TASK PROMPT:
Each line of the material below should be reproduced exactly.

[Start LISTED ENTRIES]

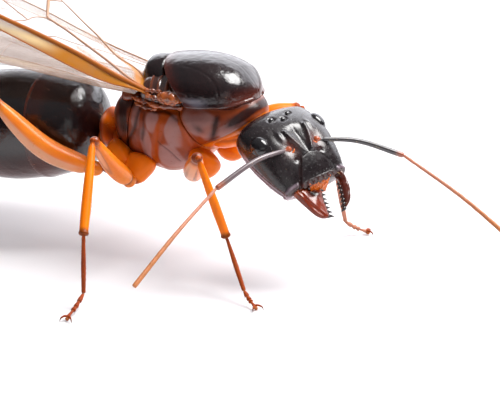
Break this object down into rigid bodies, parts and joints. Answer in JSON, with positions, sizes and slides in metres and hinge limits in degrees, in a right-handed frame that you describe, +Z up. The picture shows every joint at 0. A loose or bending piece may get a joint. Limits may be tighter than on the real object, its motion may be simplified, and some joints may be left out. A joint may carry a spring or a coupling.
{
  "type": "winged queen carpenter ant",
  "caption": "Life-size model of a winged queen carpenter ant standing with its jaws open, feelers spread and wings laid back over its hind body.",
  "frame": {"origin": "middle of the footprint, on the ground the ant stands on", "axes": "+X forwards along the body, +Y to the left of the ant, +Z up"},
  "size_m": [0.0254, 0.0134, 0.0111],
  "materials": {
    "black_shell": "glossy black shell",
    "eye": "glossy black, finely faceted",
    "red_brown_shell": "glossy dark red-brown shell",
    "flank_shell": "glossy, slightly translucent red-brown shell",
    "orange_shell": "glossy, slightly translucent orange shell",
    "dark_tip": "glossy brown",
    "wing": "clear film with amber veins"
  },
  "bodies": {
    "root": {"mesoscutum": "black_shell", "scutellum": "black_shell", "head": "black_shell", "scape_right": "black_shell", "scape_left": "black_shell", "gaster_1": "black_shell", "gaster_2": "black_shell", "gaster_3": "black_shell", "gaster_4": "black_shell", "gaster_5": "black_shell", "axillae": "red_brown_shell", "metanotum": "red_brown_shell", "propodeum": "red_brown_shell", "tegula_right": "red_brown_shell", "tegula_left": "red_brown_shell", "mandible_right": "red_brown_shell", "mandible_left": "red_brown_shell", "pronotum": "flank_shell", "mesopleuron": "flank_shell", "neck": "orange_shell", "petiole": "orange_shell", "mouthparts": "orange_shell", "flagellum_right": "orange_shell", "flagellum_left": "orange_shell", "eye_right": "eye", "eye_left": "eye", "forewing_left": "wing", "forewing_right": "wing", "hindwing_left": "wing", "hindwing_right": "wing", "coxa_front_right": "orange_shell", "femur_front_right": "orange_shell", "tibia_front_right": "orange_shell", "tarsus_front_right": "dark_tip", "coxa_front_left": "orange_shell", "femur_front_left": "orange_shell", "tibia_front_left": "orange_shell", "tarsus_front_left": "dark_tip", "coxa_middle_right": "orange_shell", "femur_middle_right": "orange_shell", "tibia_middle_right": "orange_shell", "tarsus_middle_right": "dark_tip", "coxa_middle_left": "orange_shell", "femur_middle_left": "orange_shell", "tibia_middle_left": "orange_shell", "tarsus_middle_left": "dark_tip", "coxa_hind_right": "orange_shell", "femur_hind_right": "orange_shell", "tibia_hind_right": "orange_shell", "tarsus_hind_right": "dark_tip", "coxa_hind_left": "orange_shell", "femur_hind_left": "orange_shell", "tibia_hind_left": "orange_shell", "tarsus_hind_left": "dark_tip"}
  },
  "joints": []
}
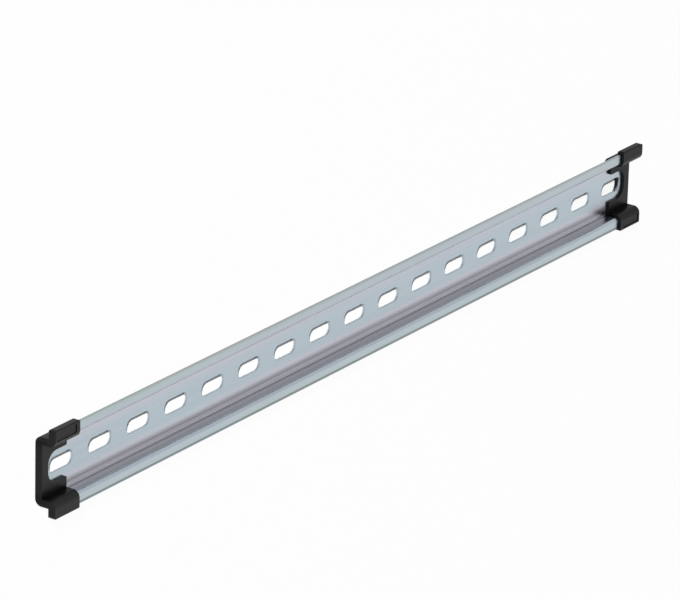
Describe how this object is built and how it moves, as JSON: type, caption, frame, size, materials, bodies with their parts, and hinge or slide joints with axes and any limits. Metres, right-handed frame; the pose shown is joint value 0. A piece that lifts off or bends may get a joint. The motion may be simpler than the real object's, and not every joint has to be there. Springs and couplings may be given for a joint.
{
  "type": "mounting rail",
  "caption": "Perforated top hat mounting rail of formed sheet steel with evenly spaced slots in its web and a moulded cap over each end.",
  "frame": {"origin": "centre of the part's footprint, on the plane of the caps' backs", "axes": "+X along the rail, +Y across it, +Z the way the channel opens"},
  "size_m": [0.4274, 0.0374, 0.0099],
  "materials": {
    "zinc_plated_steel": "satin zinc plate with a faint blue passivation",
    "black_plastic": "fine satin moulding"
  },
  "bodies": {
    "root": {"rail": "zinc_plated_steel", "end_cap_left": "black_plastic", "end_cap_right": "black_plastic"}
  },
  "joints": []
}
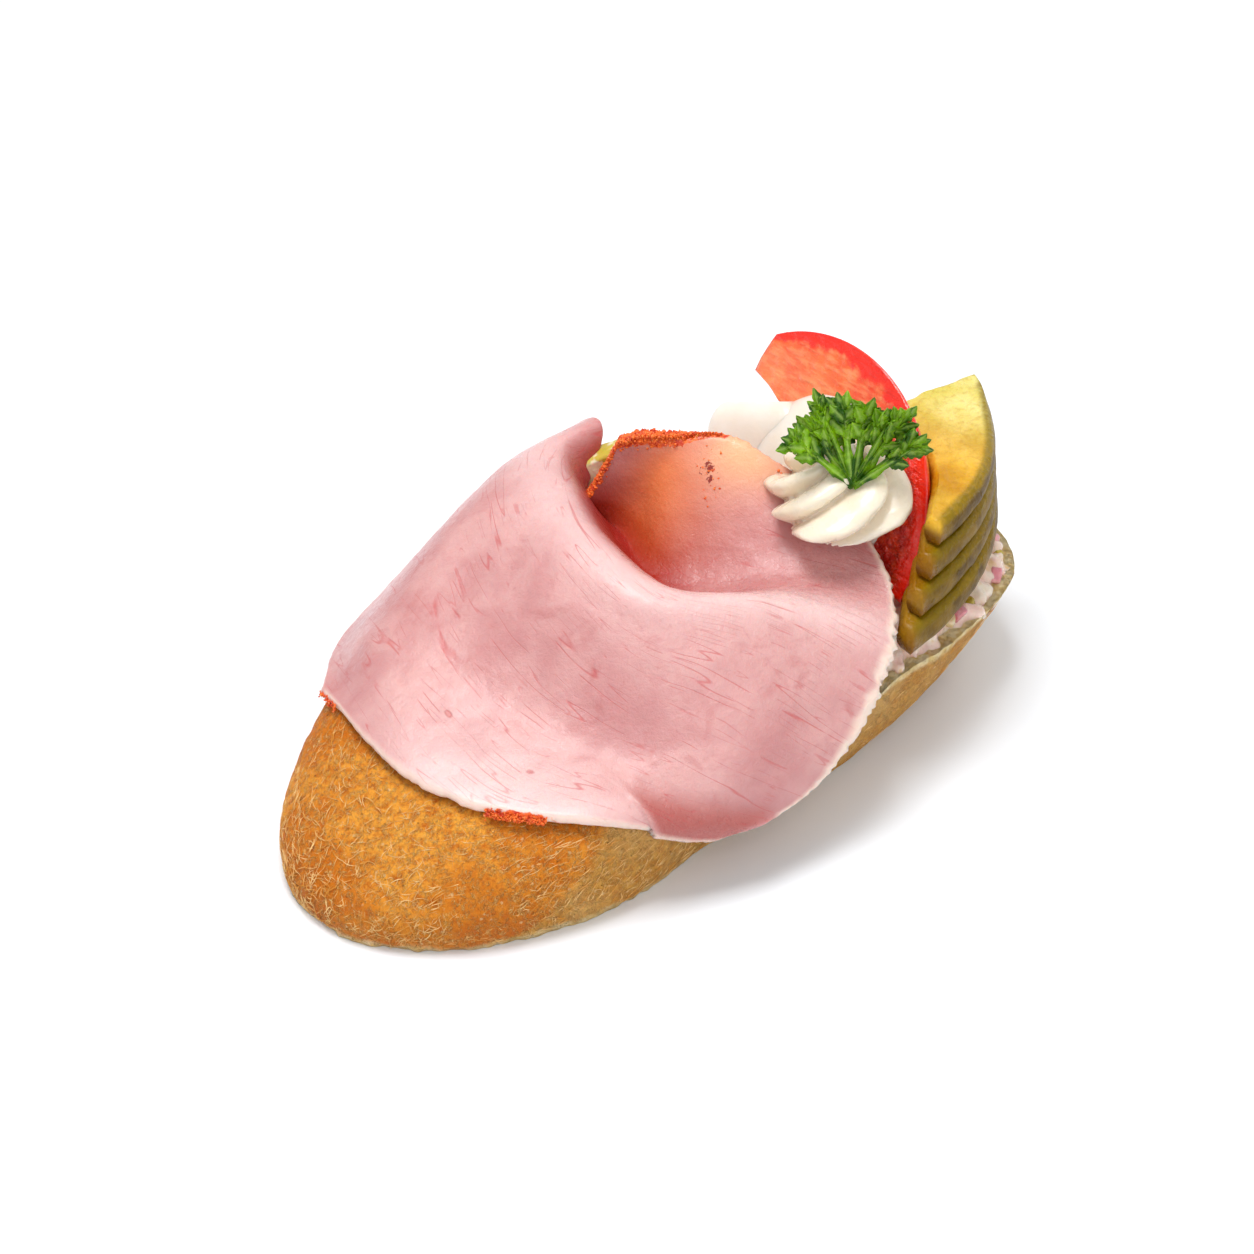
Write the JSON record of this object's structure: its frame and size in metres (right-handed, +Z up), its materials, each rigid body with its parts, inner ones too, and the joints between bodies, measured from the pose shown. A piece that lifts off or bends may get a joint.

[End LISTED ENTRIES]

CORRECT RESPONSE:
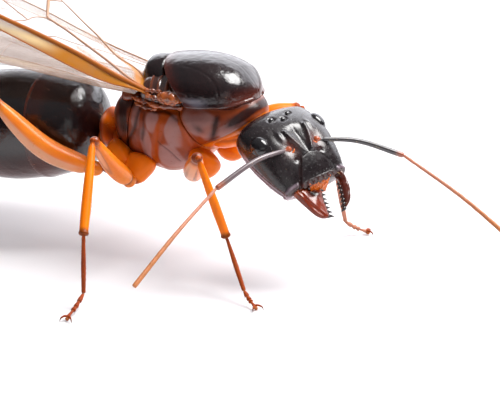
Break this object down into rigid bodies, parts and joints. Answer in JSON, with positions, sizes and slides in metres and hinge limits in degrees, in a right-handed frame that you describe, +Z up. The picture shows every joint at 0. A loose or bending piece may get a joint. Limits may be tighter than on the real object, its motion may be simplified, and some joints may be left out. A joint may carry a spring or a coupling.
{
  "type": "winged queen carpenter ant",
  "caption": "Life-size model of a winged queen carpenter ant standing with its jaws open, feelers spread and wings laid back over its hind body.",
  "frame": {"origin": "middle of the footprint, on the ground the ant stands on", "axes": "+X forwards along the body, +Y to the left of the ant, +Z up"},
  "size_m": [0.0254, 0.0134, 0.0111],
  "materials": {
    "black_shell": "glossy black shell",
    "eye": "glossy black, finely faceted",
    "red_brown_shell": "glossy dark red-brown shell",
    "flank_shell": "glossy, slightly translucent red-brown shell",
    "orange_shell": "glossy, slightly translucent orange shell",
    "dark_tip": "glossy brown",
    "wing": "clear film with amber veins"
  },
  "bodies": {
    "root": {"mesoscutum": "black_shell", "scutellum": "black_shell", "head": "black_shell", "scape_right": "black_shell", "scape_left": "black_shell", "gaster_1": "black_shell", "gaster_2": "black_shell", "gaster_3": "black_shell", "gaster_4": "black_shell", "gaster_5": "black_shell", "axillae": "red_brown_shell", "metanotum": "red_brown_shell", "propodeum": "red_brown_shell", "tegula_right": "red_brown_shell", "tegula_left": "red_brown_shell", "mandible_right": "red_brown_shell", "mandible_left": "red_brown_shell", "pronotum": "flank_shell", "mesopleuron": "flank_shell", "neck": "orange_shell", "petiole": "orange_shell", "mouthparts": "orange_shell", "flagellum_right": "orange_shell", "flagellum_left": "orange_shell", "eye_right": "eye", "eye_left": "eye", "forewing_left": "wing", "forewing_right": "wing", "hindwing_left": "wing", "hindwing_right": "wing", "coxa_front_right": "orange_shell", "femur_front_right": "orange_shell", "tibia_front_right": "orange_shell", "tarsus_front_right": "dark_tip", "coxa_front_left": "orange_shell", "femur_front_left": "orange_shell", "tibia_front_left": "orange_shell", "tarsus_front_left": "dark_tip", "coxa_middle_right": "orange_shell", "femur_middle_right": "orange_shell", "tibia_middle_right": "orange_shell", "tarsus_middle_right": "dark_tip", "coxa_middle_left": "orange_shell", "femur_middle_left": "orange_shell", "tibia_middle_left": "orange_shell", "tarsus_middle_left": "dark_tip", "coxa_hind_right": "orange_shell", "femur_hind_right": "orange_shell", "tibia_hind_right": "orange_shell", "tarsus_hind_right": "dark_tip", "coxa_hind_left": "orange_shell", "femur_hind_left": "orange_shell", "tibia_hind_left": "orange_shell", "tarsus_hind_left": "dark_tip"}
  },
  "joints": []
}
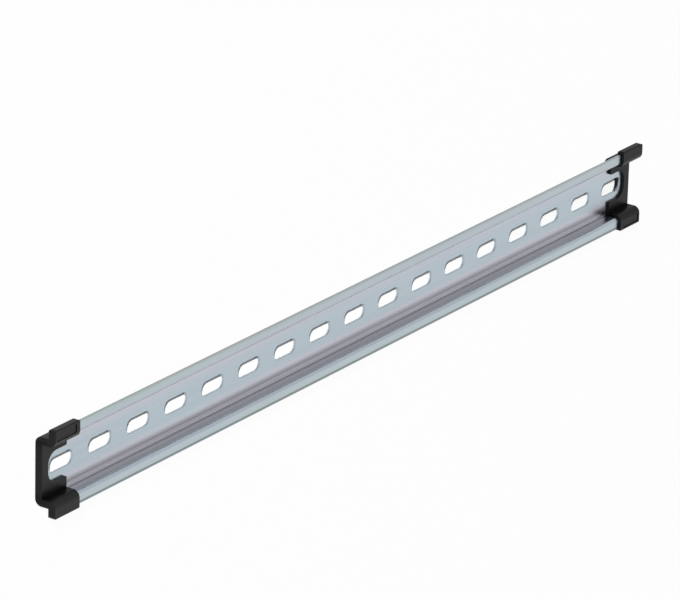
Describe how this object is built and how it moves, as JSON: type, caption, frame, size, materials, bodies with their parts, and hinge or slide joints with axes and any limits. Metres, right-handed frame; the pose shown is joint value 0. A piece that lifts off or bends may get a joint. The motion may be simpler than the real object's, and not every joint has to be there. Springs and couplings may be given for a joint.
{
  "type": "mounting rail",
  "caption": "Perforated top hat mounting rail of formed sheet steel with evenly spaced slots in its web and a moulded cap over each end.",
  "frame": {"origin": "centre of the part's footprint, on the plane of the caps' backs", "axes": "+X along the rail, +Y across it, +Z the way the channel opens"},
  "size_m": [0.4274, 0.0374, 0.0099],
  "materials": {
    "zinc_plated_steel": "satin zinc plate with a faint blue passivation",
    "black_plastic": "fine satin moulding"
  },
  "bodies": {
    "root": {"rail": "zinc_plated_steel", "end_cap_left": "black_plastic", "end_cap_right": "black_plastic"}
  },
  "joints": []
}
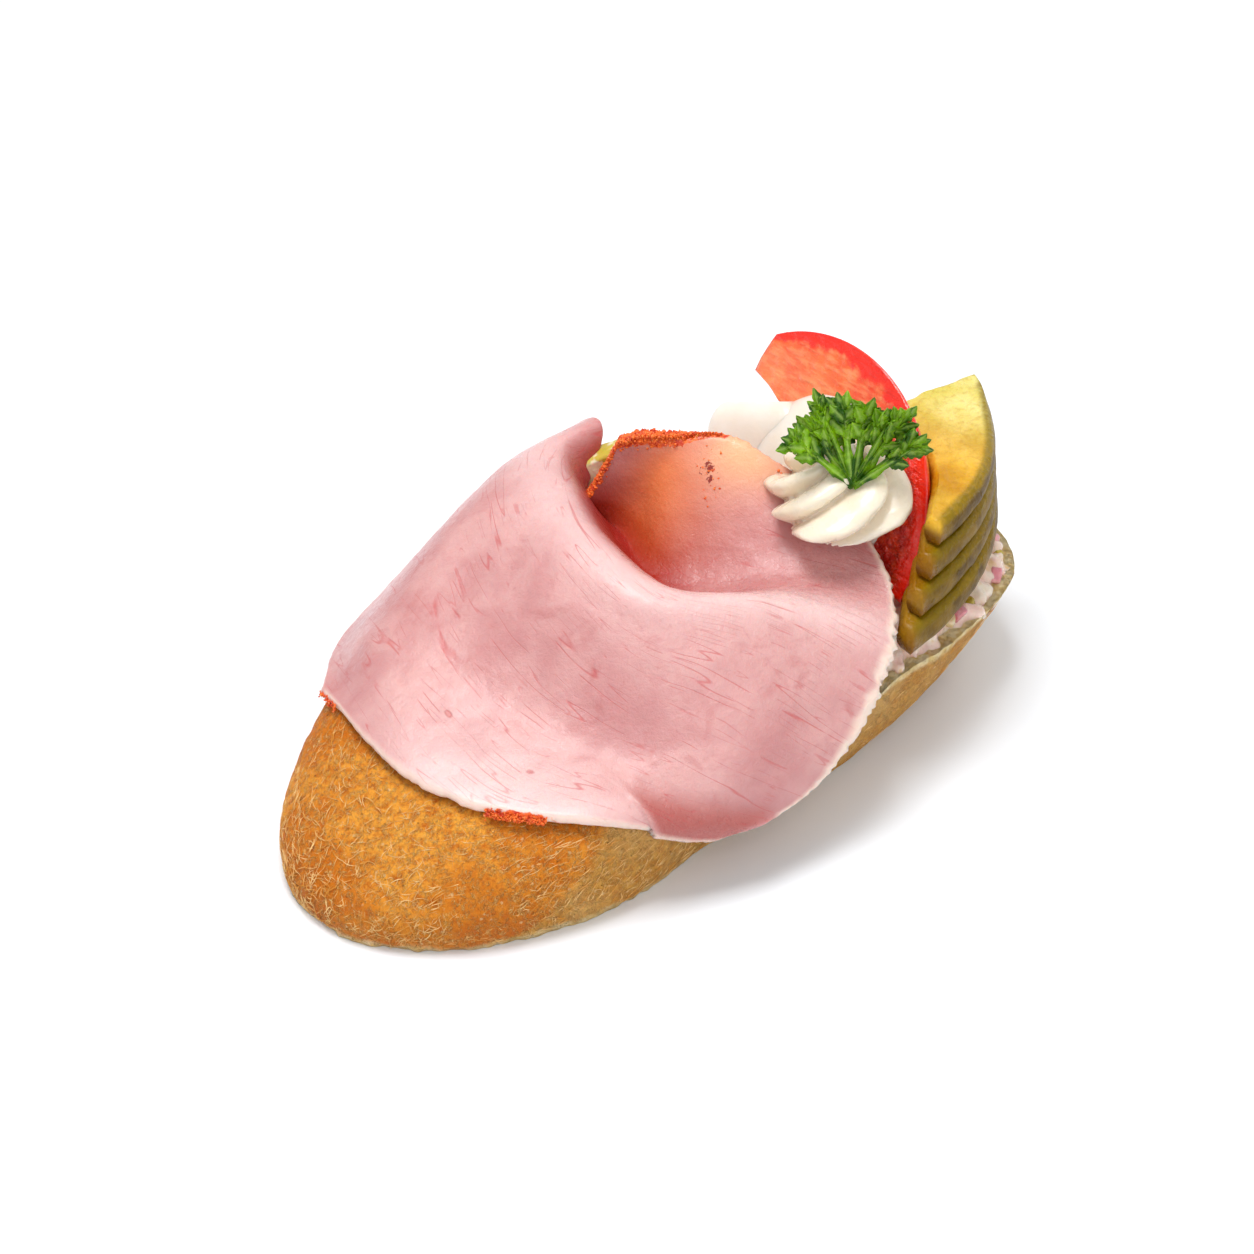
Write the JSON record of this object's structure: its frame and size in metres (right-handed, +Z up), its materials, each rigid body with its parts, inner ones too, and the joints between bodies, measured from the pose shown. A piece that lifts off or bends may get a joint.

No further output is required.